#### [Instructions to follow]
Using the data that follows, return exactly the lines from the one that contains "for name, make" through the one that contains "obj.parent = None", ends included.

#### [Dataset section]
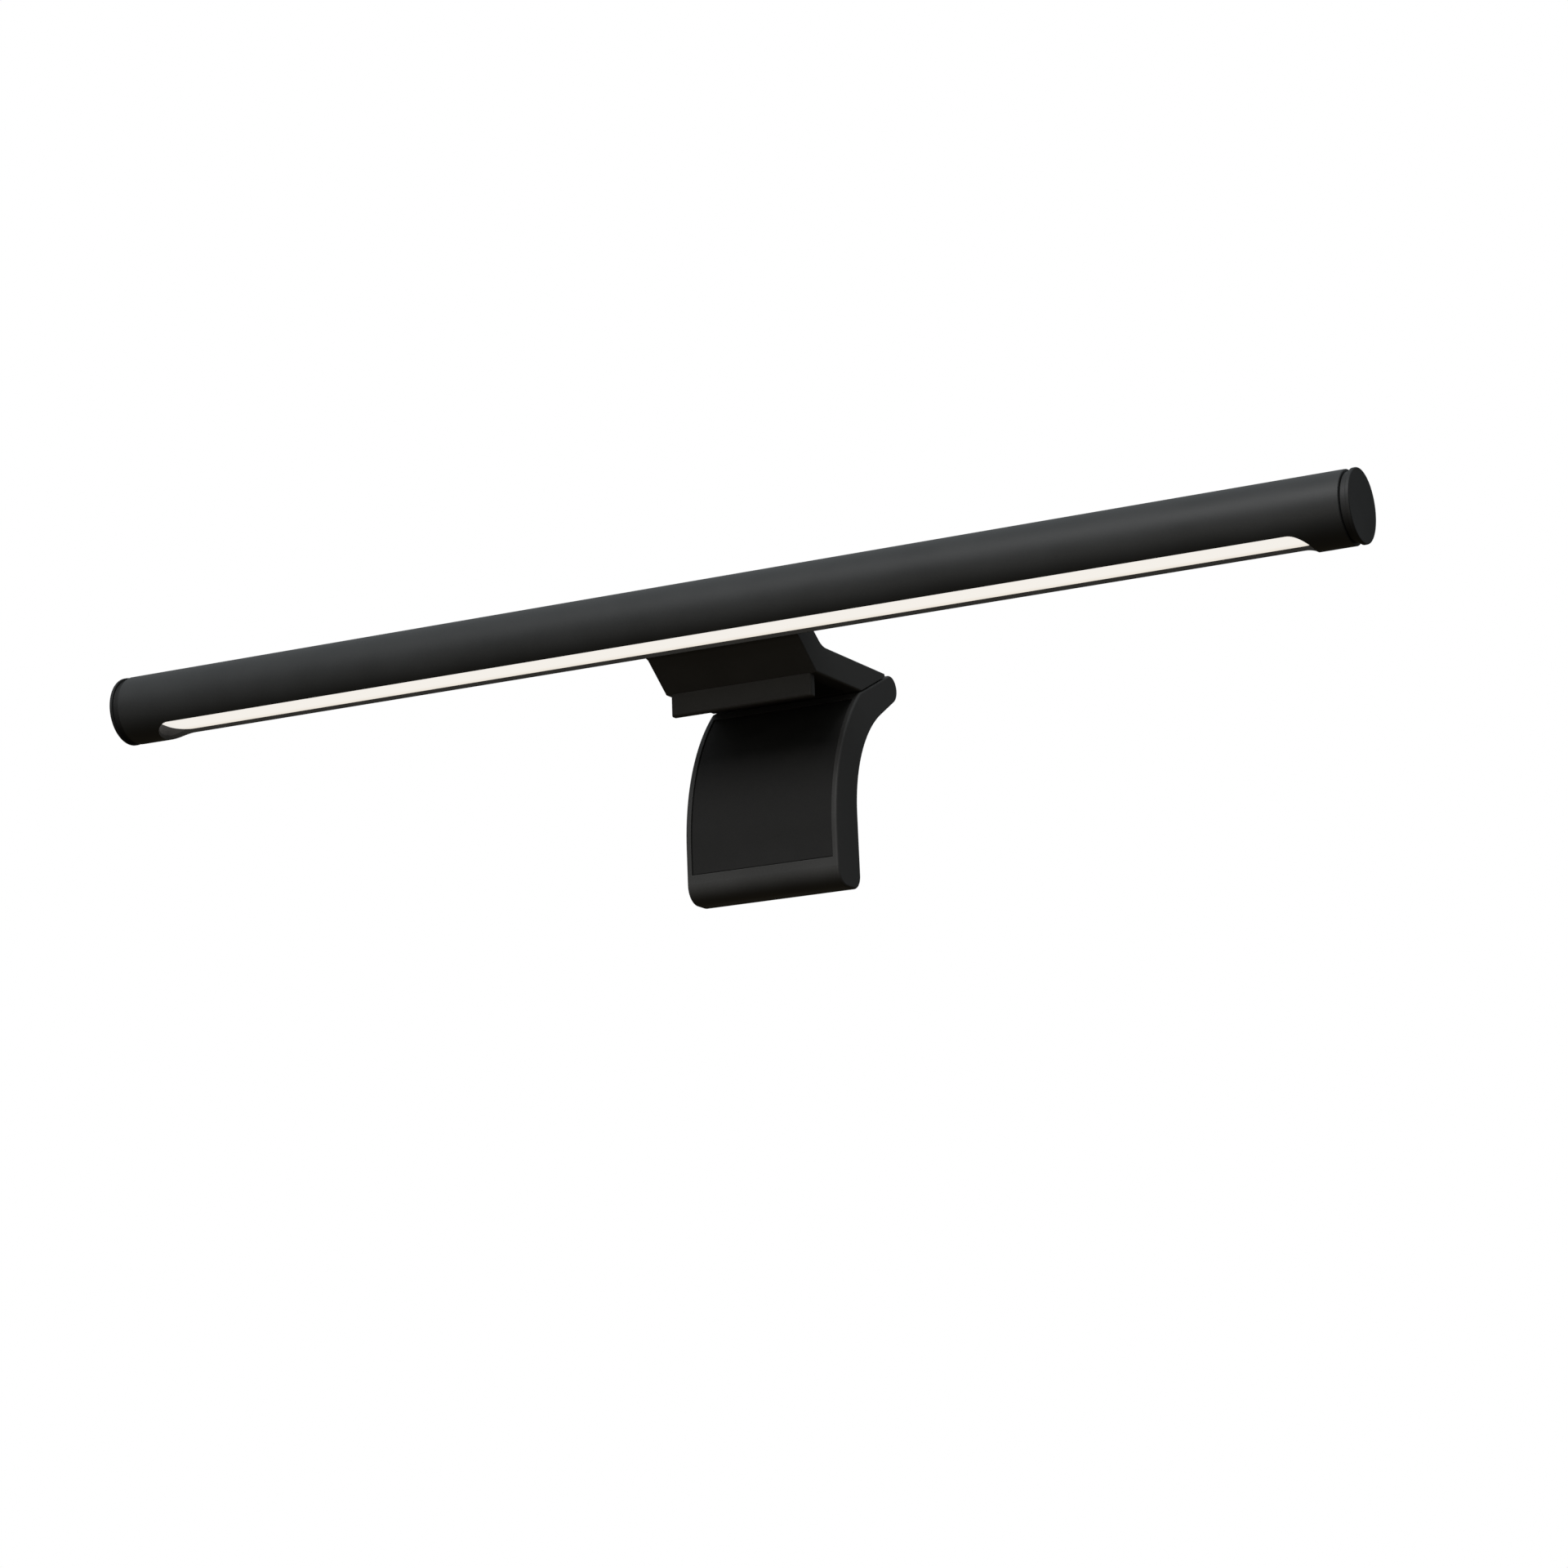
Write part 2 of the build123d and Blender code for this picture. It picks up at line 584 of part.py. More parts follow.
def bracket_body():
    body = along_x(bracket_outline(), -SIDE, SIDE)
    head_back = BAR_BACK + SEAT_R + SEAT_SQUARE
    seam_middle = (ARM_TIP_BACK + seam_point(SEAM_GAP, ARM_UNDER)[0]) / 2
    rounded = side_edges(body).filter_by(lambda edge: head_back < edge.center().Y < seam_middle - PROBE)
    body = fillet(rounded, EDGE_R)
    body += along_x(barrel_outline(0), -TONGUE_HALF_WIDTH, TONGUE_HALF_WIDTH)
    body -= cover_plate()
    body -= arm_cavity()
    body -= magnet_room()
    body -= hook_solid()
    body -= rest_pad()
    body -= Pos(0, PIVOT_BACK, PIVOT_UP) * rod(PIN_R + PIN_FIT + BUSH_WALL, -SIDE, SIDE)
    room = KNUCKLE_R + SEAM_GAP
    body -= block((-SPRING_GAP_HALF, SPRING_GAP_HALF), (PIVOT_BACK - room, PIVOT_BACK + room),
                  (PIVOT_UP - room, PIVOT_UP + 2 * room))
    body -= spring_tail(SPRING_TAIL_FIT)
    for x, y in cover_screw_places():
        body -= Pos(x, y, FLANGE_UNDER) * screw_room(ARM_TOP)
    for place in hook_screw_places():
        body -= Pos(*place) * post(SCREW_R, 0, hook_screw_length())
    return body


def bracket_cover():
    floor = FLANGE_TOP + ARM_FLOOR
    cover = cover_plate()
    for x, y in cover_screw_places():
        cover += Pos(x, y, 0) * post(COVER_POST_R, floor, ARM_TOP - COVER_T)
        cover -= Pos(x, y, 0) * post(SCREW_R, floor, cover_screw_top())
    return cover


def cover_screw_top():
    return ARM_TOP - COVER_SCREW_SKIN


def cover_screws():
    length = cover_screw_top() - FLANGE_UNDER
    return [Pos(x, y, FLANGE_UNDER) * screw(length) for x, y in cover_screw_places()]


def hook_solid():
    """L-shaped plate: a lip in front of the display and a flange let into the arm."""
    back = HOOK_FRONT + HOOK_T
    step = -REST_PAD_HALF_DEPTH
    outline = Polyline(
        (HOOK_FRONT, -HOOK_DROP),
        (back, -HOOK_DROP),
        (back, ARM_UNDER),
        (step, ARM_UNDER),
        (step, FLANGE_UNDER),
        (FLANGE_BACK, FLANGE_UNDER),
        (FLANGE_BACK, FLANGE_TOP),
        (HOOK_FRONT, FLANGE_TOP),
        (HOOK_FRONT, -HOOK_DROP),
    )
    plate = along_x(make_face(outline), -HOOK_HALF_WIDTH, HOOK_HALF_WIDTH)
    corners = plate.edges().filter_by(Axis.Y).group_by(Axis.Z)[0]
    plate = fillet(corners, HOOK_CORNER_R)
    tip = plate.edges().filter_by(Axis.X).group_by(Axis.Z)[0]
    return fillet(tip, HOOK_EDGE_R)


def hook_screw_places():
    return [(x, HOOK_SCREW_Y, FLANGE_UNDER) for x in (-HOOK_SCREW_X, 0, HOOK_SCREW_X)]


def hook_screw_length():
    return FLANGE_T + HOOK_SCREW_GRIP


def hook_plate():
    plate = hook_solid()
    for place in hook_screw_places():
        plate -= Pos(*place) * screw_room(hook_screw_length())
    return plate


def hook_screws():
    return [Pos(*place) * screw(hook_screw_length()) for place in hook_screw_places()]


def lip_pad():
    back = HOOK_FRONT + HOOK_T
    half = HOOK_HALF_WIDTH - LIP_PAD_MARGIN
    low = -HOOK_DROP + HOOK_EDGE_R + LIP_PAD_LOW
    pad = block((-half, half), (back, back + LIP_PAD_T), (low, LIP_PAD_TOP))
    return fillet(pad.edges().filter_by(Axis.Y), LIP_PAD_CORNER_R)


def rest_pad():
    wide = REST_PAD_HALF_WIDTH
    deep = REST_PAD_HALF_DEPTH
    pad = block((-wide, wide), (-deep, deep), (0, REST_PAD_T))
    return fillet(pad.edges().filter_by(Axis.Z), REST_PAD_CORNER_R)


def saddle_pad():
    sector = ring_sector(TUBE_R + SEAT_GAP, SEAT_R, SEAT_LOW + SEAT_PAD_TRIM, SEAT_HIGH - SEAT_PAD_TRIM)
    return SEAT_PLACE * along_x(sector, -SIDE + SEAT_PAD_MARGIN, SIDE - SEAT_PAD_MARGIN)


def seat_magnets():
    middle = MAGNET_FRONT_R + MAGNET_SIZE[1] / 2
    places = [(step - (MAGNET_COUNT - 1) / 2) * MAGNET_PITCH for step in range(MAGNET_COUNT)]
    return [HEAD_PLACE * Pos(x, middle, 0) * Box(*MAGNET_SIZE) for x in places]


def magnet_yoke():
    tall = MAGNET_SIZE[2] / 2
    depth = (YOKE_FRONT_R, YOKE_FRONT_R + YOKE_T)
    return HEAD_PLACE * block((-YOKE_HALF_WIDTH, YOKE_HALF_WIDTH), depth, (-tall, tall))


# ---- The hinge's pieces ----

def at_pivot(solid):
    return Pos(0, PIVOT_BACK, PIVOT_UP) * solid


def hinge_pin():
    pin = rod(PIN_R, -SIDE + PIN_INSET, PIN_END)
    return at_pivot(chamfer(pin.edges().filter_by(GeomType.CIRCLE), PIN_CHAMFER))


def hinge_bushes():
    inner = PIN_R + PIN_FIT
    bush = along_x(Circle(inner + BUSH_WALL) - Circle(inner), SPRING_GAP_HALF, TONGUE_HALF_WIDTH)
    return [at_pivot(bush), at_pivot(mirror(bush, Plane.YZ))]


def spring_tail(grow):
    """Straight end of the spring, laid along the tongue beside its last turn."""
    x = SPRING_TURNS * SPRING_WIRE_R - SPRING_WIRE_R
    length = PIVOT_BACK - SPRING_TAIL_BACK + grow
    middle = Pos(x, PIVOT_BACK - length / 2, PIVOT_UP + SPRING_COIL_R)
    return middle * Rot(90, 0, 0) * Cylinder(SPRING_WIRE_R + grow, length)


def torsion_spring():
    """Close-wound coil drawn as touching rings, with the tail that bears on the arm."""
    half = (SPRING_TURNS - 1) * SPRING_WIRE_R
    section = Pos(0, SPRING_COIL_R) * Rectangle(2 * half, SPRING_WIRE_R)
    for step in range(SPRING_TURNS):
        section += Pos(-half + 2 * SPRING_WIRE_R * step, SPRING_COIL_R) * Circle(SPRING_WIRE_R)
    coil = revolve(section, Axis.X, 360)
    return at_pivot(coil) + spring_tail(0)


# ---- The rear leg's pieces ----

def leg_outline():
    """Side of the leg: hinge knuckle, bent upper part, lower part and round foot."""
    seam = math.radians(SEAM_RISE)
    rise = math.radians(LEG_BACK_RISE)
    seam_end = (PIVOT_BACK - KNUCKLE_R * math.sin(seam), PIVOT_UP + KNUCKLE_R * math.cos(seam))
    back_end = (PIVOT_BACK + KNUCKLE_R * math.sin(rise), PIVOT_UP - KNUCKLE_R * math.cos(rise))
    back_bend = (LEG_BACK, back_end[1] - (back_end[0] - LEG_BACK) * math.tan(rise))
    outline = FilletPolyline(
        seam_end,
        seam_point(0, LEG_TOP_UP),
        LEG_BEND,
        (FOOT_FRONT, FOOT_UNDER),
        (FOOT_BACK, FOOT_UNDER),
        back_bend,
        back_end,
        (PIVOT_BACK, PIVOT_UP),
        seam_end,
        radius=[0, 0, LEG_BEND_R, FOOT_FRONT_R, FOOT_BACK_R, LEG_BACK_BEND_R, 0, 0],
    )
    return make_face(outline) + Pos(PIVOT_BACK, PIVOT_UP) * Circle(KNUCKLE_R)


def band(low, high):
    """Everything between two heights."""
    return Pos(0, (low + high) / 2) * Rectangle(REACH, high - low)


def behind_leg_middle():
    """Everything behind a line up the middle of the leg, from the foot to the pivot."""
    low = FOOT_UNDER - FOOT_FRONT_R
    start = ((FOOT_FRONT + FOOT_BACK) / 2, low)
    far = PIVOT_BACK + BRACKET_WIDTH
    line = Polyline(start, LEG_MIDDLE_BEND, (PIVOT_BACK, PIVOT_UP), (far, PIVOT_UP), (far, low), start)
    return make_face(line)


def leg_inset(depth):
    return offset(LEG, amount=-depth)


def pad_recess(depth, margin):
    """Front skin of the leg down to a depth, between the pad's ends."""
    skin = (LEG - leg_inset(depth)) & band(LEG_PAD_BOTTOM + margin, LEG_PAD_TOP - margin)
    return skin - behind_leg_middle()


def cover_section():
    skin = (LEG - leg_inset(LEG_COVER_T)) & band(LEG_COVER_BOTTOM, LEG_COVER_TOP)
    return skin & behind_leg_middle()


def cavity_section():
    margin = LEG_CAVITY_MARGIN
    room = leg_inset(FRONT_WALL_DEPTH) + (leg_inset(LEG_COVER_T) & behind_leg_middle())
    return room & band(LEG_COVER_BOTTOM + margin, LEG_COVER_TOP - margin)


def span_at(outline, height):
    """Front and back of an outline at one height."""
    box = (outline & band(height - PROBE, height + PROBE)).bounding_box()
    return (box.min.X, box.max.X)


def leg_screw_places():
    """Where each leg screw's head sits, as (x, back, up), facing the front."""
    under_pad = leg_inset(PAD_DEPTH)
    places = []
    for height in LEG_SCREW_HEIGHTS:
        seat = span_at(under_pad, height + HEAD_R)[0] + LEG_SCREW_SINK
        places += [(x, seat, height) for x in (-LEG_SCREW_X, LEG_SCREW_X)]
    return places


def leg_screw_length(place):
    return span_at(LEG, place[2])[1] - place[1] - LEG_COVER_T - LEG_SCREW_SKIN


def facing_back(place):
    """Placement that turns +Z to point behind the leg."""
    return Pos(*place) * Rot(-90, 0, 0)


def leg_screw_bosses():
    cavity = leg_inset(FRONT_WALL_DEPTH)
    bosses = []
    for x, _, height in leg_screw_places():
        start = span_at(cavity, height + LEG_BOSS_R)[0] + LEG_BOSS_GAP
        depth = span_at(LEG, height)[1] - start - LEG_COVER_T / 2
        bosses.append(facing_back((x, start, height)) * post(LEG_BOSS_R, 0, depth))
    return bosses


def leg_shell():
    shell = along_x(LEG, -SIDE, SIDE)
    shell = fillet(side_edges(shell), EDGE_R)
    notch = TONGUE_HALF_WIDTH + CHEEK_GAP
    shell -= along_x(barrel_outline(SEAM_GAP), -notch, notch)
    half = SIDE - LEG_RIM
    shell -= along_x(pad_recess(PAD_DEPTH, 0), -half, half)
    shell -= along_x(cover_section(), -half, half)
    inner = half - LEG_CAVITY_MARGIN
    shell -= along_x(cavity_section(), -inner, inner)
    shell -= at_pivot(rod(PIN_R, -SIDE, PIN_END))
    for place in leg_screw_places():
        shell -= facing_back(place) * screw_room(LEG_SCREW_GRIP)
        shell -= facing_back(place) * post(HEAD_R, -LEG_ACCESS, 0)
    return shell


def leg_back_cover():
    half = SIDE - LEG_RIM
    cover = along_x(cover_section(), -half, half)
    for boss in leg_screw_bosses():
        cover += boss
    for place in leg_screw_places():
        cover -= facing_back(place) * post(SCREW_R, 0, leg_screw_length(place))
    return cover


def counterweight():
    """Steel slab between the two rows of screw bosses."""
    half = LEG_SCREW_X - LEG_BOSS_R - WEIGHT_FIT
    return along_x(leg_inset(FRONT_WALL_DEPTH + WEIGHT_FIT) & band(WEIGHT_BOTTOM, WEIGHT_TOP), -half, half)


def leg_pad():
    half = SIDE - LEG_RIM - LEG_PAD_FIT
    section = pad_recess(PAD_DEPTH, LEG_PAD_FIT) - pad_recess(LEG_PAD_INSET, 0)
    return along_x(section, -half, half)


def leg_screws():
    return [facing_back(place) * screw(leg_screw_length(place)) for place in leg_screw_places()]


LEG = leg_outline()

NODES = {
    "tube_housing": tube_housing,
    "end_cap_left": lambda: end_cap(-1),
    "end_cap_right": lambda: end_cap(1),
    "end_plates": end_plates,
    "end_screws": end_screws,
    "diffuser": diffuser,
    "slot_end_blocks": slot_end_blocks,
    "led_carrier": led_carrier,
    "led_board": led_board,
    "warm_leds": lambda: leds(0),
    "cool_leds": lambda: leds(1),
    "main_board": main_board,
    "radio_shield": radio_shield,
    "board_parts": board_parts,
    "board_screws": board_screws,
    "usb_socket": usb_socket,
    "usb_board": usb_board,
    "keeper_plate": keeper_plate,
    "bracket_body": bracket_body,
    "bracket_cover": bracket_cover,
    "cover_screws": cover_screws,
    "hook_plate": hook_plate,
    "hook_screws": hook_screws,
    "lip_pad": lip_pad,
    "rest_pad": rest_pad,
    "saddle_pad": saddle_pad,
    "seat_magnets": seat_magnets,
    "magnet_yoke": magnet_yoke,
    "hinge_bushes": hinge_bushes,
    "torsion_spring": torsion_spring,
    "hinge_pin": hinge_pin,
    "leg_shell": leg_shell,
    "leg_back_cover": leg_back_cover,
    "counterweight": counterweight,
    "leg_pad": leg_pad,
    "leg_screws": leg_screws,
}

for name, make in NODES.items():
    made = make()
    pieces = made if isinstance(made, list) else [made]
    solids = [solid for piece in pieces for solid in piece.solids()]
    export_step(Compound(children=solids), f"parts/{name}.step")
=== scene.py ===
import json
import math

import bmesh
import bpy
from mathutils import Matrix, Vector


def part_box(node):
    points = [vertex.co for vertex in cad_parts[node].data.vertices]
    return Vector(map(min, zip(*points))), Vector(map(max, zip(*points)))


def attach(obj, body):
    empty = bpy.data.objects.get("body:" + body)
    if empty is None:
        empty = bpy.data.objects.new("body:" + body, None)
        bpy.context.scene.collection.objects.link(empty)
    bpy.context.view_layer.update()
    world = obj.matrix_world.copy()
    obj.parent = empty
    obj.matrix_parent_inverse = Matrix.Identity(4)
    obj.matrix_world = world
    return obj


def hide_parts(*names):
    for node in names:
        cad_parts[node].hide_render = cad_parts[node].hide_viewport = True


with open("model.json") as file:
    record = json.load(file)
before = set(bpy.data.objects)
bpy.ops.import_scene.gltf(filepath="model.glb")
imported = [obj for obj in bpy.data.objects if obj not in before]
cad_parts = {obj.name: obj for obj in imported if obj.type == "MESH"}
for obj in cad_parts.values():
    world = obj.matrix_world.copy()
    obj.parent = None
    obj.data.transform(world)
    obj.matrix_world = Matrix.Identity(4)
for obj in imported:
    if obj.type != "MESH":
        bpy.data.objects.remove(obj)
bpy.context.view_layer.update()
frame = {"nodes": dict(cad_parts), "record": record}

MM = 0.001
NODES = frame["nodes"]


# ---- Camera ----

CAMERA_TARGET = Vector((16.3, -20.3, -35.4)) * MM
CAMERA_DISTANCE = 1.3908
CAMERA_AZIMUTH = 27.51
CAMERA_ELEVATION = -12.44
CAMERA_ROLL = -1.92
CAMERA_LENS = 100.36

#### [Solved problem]
for name, make in NODES.items():
    made = make()
    pieces = made if isinstance(made, list) else [made]
    solids = [solid for piece in pieces for solid in piece.solids()]
    export_step(Compound(children=solids), f"parts/{name}.step")
=== scene.py ===
import json
import math

import bmesh
import bpy
from mathutils import Matrix, Vector


def part_box(node):
    points = [vertex.co for vertex in cad_parts[node].data.vertices]
    return Vector(map(min, zip(*points))), Vector(map(max, zip(*points)))


def attach(obj, body):
    empty = bpy.data.objects.get("body:" + body)
    if empty is None:
        empty = bpy.data.objects.new("body:" + body, None)
        bpy.context.scene.collection.objects.link(empty)
    bpy.context.view_layer.update()
    world = obj.matrix_world.copy()
    obj.parent = empty
    obj.matrix_parent_inverse = Matrix.Identity(4)
    obj.matrix_world = world
    return obj


def hide_parts(*names):
    for node in names:
        cad_parts[node].hide_render = cad_parts[node].hide_viewport = True


with open("model.json") as file:
    record = json.load(file)
before = set(bpy.data.objects)
bpy.ops.import_scene.gltf(filepath="model.glb")
imported = [obj for obj in bpy.data.objects if obj not in before]
cad_parts = {obj.name: obj for obj in imported if obj.type == "MESH"}
for obj in cad_parts.values():
    world = obj.matrix_world.copy()
    obj.parent = None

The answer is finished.